In September 1973 Raffles took up a place at the University of St Andrews to study philosophy. During her time at St Andrews she was active in the Women's liberation movement and she held strong feminist views for the rest of her life. In 1976, she became the second student ever, and the first female student, to seek nomination for the Rectorship of the University - she was however unexpectedly disqualified for submitting her nomination seven minutes late. Her disqualification was upheld despite all other candidates offering to stand down in favour of a new deadline. She graduated MA (Hons) Moral Philosophy in 1977.

== Career ==
In 1978, Raffles moved to the Isle of Lewis to renovate a derelict farmhouse in the village of Callanish. It was here that she began to experiment with photography. In 1983 she moved to Edinburgh and began to find work as a self-employed photographer. She worked with community groups, charities and arts organisations, and taught evening classes. She arranged an exhibition of her early photographs entitled Lewis Women.

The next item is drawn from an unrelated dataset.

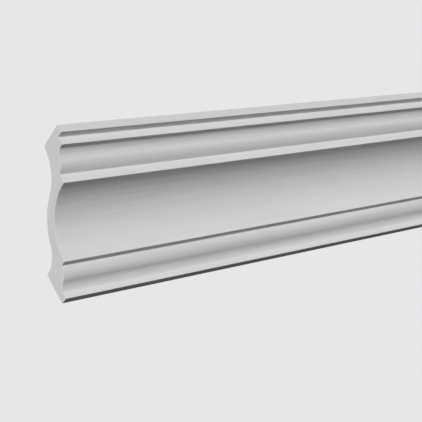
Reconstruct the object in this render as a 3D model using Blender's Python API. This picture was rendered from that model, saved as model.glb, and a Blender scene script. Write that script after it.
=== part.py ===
"""One straight length of cast cornice moulding, which covers the corner between a wall and a ceiling.

Metres, +Z up. The length runs along X and is cut square at both ends. The wall is the plane Y = 0, and
the moulding projects from it towards -Y. Its flat top lies against the ceiling. The origin is the
centre of the flat strip that goes against the wall.
"""
from cmath import rect
from math import acos, atan2, ceil, cos, hypot, pi, radians, sin

import bmesh
import bpy
from mathutils import Vector

LENGTH = 1.0

# Members of the face, from the ceiling down. A fillet is an upright band, and a soffit faces down.
TOP_FILLET = 0.0095
TOP_SOFFIT = 0.008
SECOND_FILLET = 0.0095
SECOND_SOFFIT = 0.0061
CYMA_WIDTH = 0.0194
CYMA_HEIGHT = 0.0185
CYMA_HOLLOW_SHARE = 0.43
CYMA_HOLLOW_BOW = radians(23.5)
CYMA_BULGE_BOW = radians(27.5)
THIRD_FILLET = 0.0105
COVE_RADIUS = 0.0575
BED_SOFFIT = 0.007
REVERSA_WIDTH = 0.0184
REVERSA_HEIGHT = 0.021
REVERSA_BULGE_SHARE = 0.61
REVERSA_BULGE_BOW = radians(31)
REVERSA_HOLLOW_BOW = radians(20)
FOOT_FILLET = 0.0075
FOOT_SOFFIT = 0.0091

# The back: two flat strips that touch the building, and a hollow between them that saves plaster.
WALL_STRIP = 0.036
CEILING_STRIP = 0.021
BACK_SLOPE_WIDTH = 0.0125
BACK_SLOPE_DROP = 0.0018
COVE_WALL = 0.012
UPPER_HOLLOW_RADIUS = 0.048
LOWER_HOLLOW_RADIUS = 0.030

# Finish of the cast: the arrises come out of the mould slightly soft.
ARRIS_RADIUS = 0.0006
ARRIS_STEPS = 3
SHARP_TURN = radians(20)
ARC_STEP = radians(5)

PLASTER_COLOR = (0.79, 0.79, 0.785, 1.0)
PLASTER_ROUGHNESS = 0.85

PROJECTION = (TOP_SOFFIT + SECOND_SOFFIT + CYMA_WIDTH + COVE_RADIUS + BED_SOFFIT
              + REVERSA_WIDTH + FOOT_SOFFIT)
DROP = (TOP_FILLET + SECOND_FILLET + CYMA_HEIGHT + THIRD_FILLET + COVE_RADIUS
        + REVERSA_HEIGHT + FOOT_FILLET)


def clear_scene():
    for obj in list(bpy.data.objects):
        bpy.data.objects.remove(obj, do_unlink=True)


def arc(centre, start, end, turn):
    """Points after start up to end, on the circle around centre that passes through start.

    turn is 1 where the arc runs anticlockwise and -1 where it runs clockwise.
    """
    from_centre = start - centre
    radius = from_centre.length
    first = atan2(from_centre.y, from_centre.x)
    last = atan2(end.y - centre.y, end.x - centre.x)
    sweep = (last - first) * turn % (2 * pi)
    steps = max(2, ceil(sweep / ARC_STEP))
    angles = [first + turn * sweep * i / steps for i in range(1, steps)]
    return [centre + radius * Vector((cos(a), sin(a))) for a in angles] + [end]


def bowed(start, end, bow, turn):
    """Arc from start to end whose ends lean off the chord by the angle bow."""
    chord = end - start
    across = Vector((-chord.y, chord.x)).normalized() * turn
    centre = (start + end) / 2 + across * chord.length / 2 * cos(bow) / sin(bow)
    return arc(centre, start, end, turn)


def ogee(start, end, share, first_bow, second_bow, turn):
    """Two arcs that meet smoothly, the first over the given share of the way.

    The second chord leans off the first by as much as their bows differ.
    """
    chord = complex(*(end - start))
    first = share / (share + rect(1 - share, (first_bow - second_bow) * turn)) * chord
    middle = start + Vector((first.real, first.imag))
    return bowed(start, middle, first_bow, turn) + bowed(middle, end, second_bow, -turn)


def hollow_centre(point, radius, cove_centre, back_radius):
    """Centre of the circle through point that touches the back of the cove wall from outside.

    Of the two such circles, the centre nearer the inner corner of wall and ceiling is the one used.
    """
    reach = back_radius + radius
    to_point = point - cove_centre
    distance = to_point.length
    cosine = (reach ** 2 + distance ** 2 - radius ** 2) / (2 * reach * distance)
    aim = atan2(to_point.y, to_point.x)
    opening = acos(min(cosine, 1.0))
    centres = [cove_centre + reach * Vector((cos(aim + side), sin(aim + side)))
               for side in (opening, -opening)]
    return min(centres, key=lambda centre: centre.x - centre.y)


def face_points():
    """The face from the ceiling to the foot, as (out from the wall, up from the ceiling plane)."""
    at = Vector((PROJECTION, 0.0))
    points = [at]

    def go(back=0.0, down=0.0):
        nonlocal at
        at = at - Vector((back, down))
        return at

    points.append(go(down=TOP_FILLET))
    points.append(go(back=TOP_SOFFIT))
    points.append(go(down=SECOND_FILLET))
    points.append(go(back=SECOND_SOFFIT))
    points += ogee(at, go(CYMA_WIDTH, CYMA_HEIGHT), CYMA_HOLLOW_SHARE, CYMA_HOLLOW_BOW,
                   CYMA_BULGE_BOW, 1)
    points.append(go(down=THIRD_FILLET))
    cove_centre = at - Vector((0.0, COVE_RADIUS))
    points += arc(cove_centre, at, go(COVE_RADIUS, COVE_RADIUS), 1)
    points.append(go(back=BED_SOFFIT))
    points += ogee(at, go(REVERSA_WIDTH, REVERSA_HEIGHT), REVERSA_BULGE_SHARE, REVERSA_BULGE_BOW,
                   REVERSA_HOLLOW_BOW, -1)
    points.append(go(down=FOOT_FILLET))
    points.append(go(back=FOOT_SOFFIT))
    return points, cove_centre


def back_points(cove_centre):
    """The back from the top of the wall strip to the ceiling strip."""
    back_radius = COVE_RADIUS + COVE_WALL
    strip_top = Vector((0.0, WALL_STRIP - DROP))
    strip_back = Vector((PROJECTION - CEILING_STRIP, 0.0))
    hollow_top = strip_back - Vector((BACK_SLOPE_WIDTH, BACK_SLOPE_DROP))
    lower = hollow_centre(strip_top, LOWER_HOLLOW_RADIUS, cove_centre, back_radius)
    upper = hollow_centre(hollow_top, UPPER_HOLLOW_RADIUS, cove_centre, back_radius)
    lower_joint = cove_centre + (lower - cove_centre).normalized() * back_radius
    upper_joint = cove_centre + (upper - cove_centre).normalized() * back_radius
    points = [strip_top]
    points += arc(lower, strip_top, lower_joint, 1)
    points += arc(cove_centre, lower_joint, upper_joint, -1)
    points += arc(upper, upper_joint, hollow_top, 1)
    points.append(strip_back)
    return points


def softened(points):
    """The outline with each sharp corner rounded to the arris radius."""
    result = []
    for index, corner in enumerate(points):
        before = points[index - 1] - corner
        after = points[(index + 1) % len(points)] - corner
        opening = before.angle(after)
        if pi - opening < SHARP_TURN:
            result.append(corner)
            continue
        half = opening / 2
        setback = min(ARRIS_RADIUS * cos(half) / sin(half), 0.4 * before.length, 0.4 * after.length)
        start = corner + before.normalized() * setback
        end = corner + after.normalized() * setback
        middle = (start + end) / 2
        radius = setback * sin(half) / cos(half)
        centre = corner + (middle - corner).normalized() * hypot(setback, radius)
        turn = 1 if before.cross(after) < 0 else -1
        result.append(start)
        first = start - centre
        sweep = turn * (pi - opening)
        for step in range(1, ARRIS_STEPS):
            angle = atan2(first.y, first.x) + sweep * step / ARRIS_STEPS
            result.append(centre + radius * Vector((cos(angle), sin(angle))))
        result.append(end)
    return result


def section_points():
    face, cove_centre = face_points()
    return softened(face + back_points(cove_centre))


def section_curve(name, points):
    """The section as a filled curve, extruded by half the length to each side."""
    curve = bpy.data.curves.new(name, "CURVE")
    curve.dimensions = "2D"
    curve.fill_mode = "BOTH"
    curve.extrude = LENGTH / 2
    spline = curve.splines.new("POLY")
    spline.points.add(len(points) - 1)
    for spot, point in zip(spline.points, points):
        spot.co = (point.x, point.y, 0.0, 1.0)
    spline.use_cyclic_u = True
    return bpy.data.objects.new(name, curve)


def as_mesh_object(source, name, collection):
    """The curve object made a mesh with its caps welded on, at the same place."""
    bpy.context.view_layer.update()
    evaluated = source.evaluated_get(bpy.context.evaluated_depsgraph_get())
    mesh = bpy.data.meshes.new_from_object(evaluated)
    mesh.name = name
    form = bmesh.new()
    form.from_mesh(mesh)
    bmesh.ops.remove_doubles(form, verts=form.verts, dist=0.00001)
    bmesh.ops.recalc_face_normals(form, faces=form.faces)
    form.to_mesh(mesh)
    form.free()
    mesh.shade_smooth()
    mesh.set_sharp_from_angle(angle=radians(30))
    solid = bpy.data.objects.new(name, mesh)
    solid.matrix_world = source.matrix_world
    collection.objects.link(solid)
    bpy.data.objects.remove(source, do_unlink=True)
    return solid


def plaster():
    material = bpy.data.materials.new("cast_plaster")
    material.use_nodes = True
    shader = material.node_tree.nodes["Principled BSDF"]
    shader.inputs["Base Color"].default_value = PLASTER_COLOR
    shader.inputs["Roughness"].default_value = PLASTER_ROUGHNESS
    shader.inputs["Metallic"].default_value = 0.0
    return material


def cornice_length(collection):
    """The moulding itself: the section along X, with its wall strip centred on the origin."""
    curve = section_curve("cornice_section", section_points())
    collection.objects.link(curve)
    curve.location = (0.0, 0.0, DROP - WALL_STRIP / 2)
    curve.rotation_euler = (pi / 2, 0.0, -pi / 2)
    solid = as_mesh_object(curve, "cornice_length", collection)
    solid.data.materials.append(plaster())
    return solid


def main():
    clear_scene()
    collection = bpy.data.collections.new("cornice_moulding")
    bpy.context.scene.collection.children.link(collection)
    cornice_length(collection)


main()
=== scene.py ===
"""The looks of one length of cast cornice moulding: the finished cast, its stage, light and camera.

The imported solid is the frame. Its length, projection and drop set the outer sizes of the cast, and the
settings below hold the members of its section. Metres, +Z up. The length runs along X, the wall is the
plane Y = 0, and the face looks towards -Y and down.
"""
from cmath import rect
from math import acos, atan2, ceil, cos, pi, radians, sin

import bmesh
import bpy
from bpy.props import FloatProperty, FloatVectorProperty, IntProperty, PointerProperty
from bpy.types import Operator, Panel, PropertyGroup
from mathutils import Matrix, Vector, noise


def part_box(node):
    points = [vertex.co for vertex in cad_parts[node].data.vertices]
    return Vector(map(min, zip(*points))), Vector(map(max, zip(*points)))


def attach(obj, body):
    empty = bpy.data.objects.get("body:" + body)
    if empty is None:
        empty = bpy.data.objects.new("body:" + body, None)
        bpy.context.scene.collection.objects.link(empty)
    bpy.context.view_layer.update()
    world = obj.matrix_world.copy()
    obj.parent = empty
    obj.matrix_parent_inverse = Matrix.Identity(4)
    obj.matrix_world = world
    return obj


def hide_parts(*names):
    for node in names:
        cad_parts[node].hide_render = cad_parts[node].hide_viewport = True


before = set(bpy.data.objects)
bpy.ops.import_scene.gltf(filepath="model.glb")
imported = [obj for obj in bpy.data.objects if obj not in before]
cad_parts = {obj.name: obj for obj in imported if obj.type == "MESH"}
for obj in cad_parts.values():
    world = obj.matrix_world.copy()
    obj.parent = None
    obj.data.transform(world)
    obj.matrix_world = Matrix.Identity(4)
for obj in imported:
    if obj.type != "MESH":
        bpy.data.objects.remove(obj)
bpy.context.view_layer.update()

bl_info = {
    "name": "Cornice Moulding Length",
    "version": (1, 0, 0),
    "blender": (4, 5, 0),
    "location": "View3D > Sidebar > Cornice",
    "description": "Casts a length of cornice moulding and sets it in a plain studio",
    "category": "Object",
}

NODE = "cornice_length"
BODY = "root"

LOW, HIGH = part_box(NODE)
LENGTH = HIGH.x - LOW.x
PROJECTION = HIGH.y - LOW.y
DROP = HIGH.z - LOW.z
SIZE_TOLERANCE = 0.0001

# How the outline becomes a mesh: corners sharper than the first angle are rounded to arrises.
ARRIS_ANGLE = radians(160)
ARRIS_STEPS = 4
CUT_EDGE_STEPS = 2
SHADING_BREAK = radians(50)
STROKE_GAP = 0.00001
DOUBLES_GAP = 0.000001

# Waves per metre, along and across, of the wander of the whole cast, and of the drag lines and swells
# that the struck hollow has on top. Each of those two reads its own layer of the noise. The onset is how
# fast they set in as the surface leans away from the strips.
WANDER_WAVES = (9, 16)
DRAG_WAVES = (5, 110)
DRAG_LAYER = 3.0
SWELL_WAVES = (14, 30)
SWELL_LAYER = 9.0
HOLLOW_ONSET = 3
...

She was awarded a Kodak Bursary and funding from Polaroid to develop and carry out an innovative educational photography project with children with special needs at Pinewood School – We can take Pictures.

In September 1983 she spent several weeks in Zimbabwe where, for the first time, she introduced an international perspective to her creative practice and photographed a local women's health project, an image from this project was later used in the Women's Press Diary.

In June 1984, together with her daughter Anna and her partner, Sandy, Raffles set off to make the journey across the Soviet Union on the trans-Siberian railway to China. The two women spent over twelve months travelling and also visited Tibet, India, Hong Kong and the Philippines. Throughout this period she was taking many photographs, recording women's lives and work. On her return to Scotland she began to select work from her travels for future exhibition. Back in Edinburgh in the summer of 1985 Raffles returned to working as a self-employed photographer. She continued building a portfolio of educational, community-based, charity and campaign project work.

In November 1985 she travelled to Mexico on a commission for The Mercury Gallery. In 1986 she carried out a project commissioned by Edinburgh District Council featuring the women athletes in the 13th Commonwealth Games held in Edinburgh. This resulted in an exhibition entitled Simply Women which toured community venues across the city. From then on she was attached to projects developed through Edinburgh District Council's Women's Committee and documented all aspects of the work of the Committee. In 1987/88 this included the booklet and touring exhibition To Let you Understand about women's lives and work across the city.

In 1989 Raffles' work was included in The Stills Gallery Touring Exhibition Picturing Women.' She also continued to plan international projects and spent time in Dominica and in the Soviet Union. In 1990 an exhibition of photographs taken in Russia, Georgia and Ukraine, Women Workers, was shown in Glasgow and Rostov-on-Don, Russia.

From 1991 Raffles worked, with Evelyn Gillan and a small team of other women, to establish the charity Zero Tolerance, to raise awareness of male violence against women. She was responsible for creating the images used in the early campaigns which were launched to great acclaim in Edinburgh and were then taken up by local authorities across the UK and abroad.

At this time she was awarded funding as a Wingate Trust Scholar to undertake a documentary project, entitled Lot's Wife, working with immigrant Jewish women, from the former Soviet Union, who had been resettled in Israel. She visited Israel a number of times to carry out this project which investigated ideas of family, identity, and religion. In the autumn of 1994 she was completing the selection of images and editing interviews she had carried out with the Russian Jewish women.

== Death and legacy ==
Raffles died on 6 December 1994 as a result of complications after giving birth to twin daughters.

A retrospective exhibition of her work, Observing Women at Work, was held at the Glasgow School of Art from 4 March to 27 April 2017.

A major retrospective exhibition, featuring over 300 of Raffles' photographs, was held at the Baltic in Gateshead 11th May 2024 - 16th March 2025.

The Franki Raffles Archive - including photographic prints, catalogues, negatives, contact sheets, notebooks and other materials - is held at the University of St Andrews Library.

A cafe within the University of St Andrews Library is named in honor of her.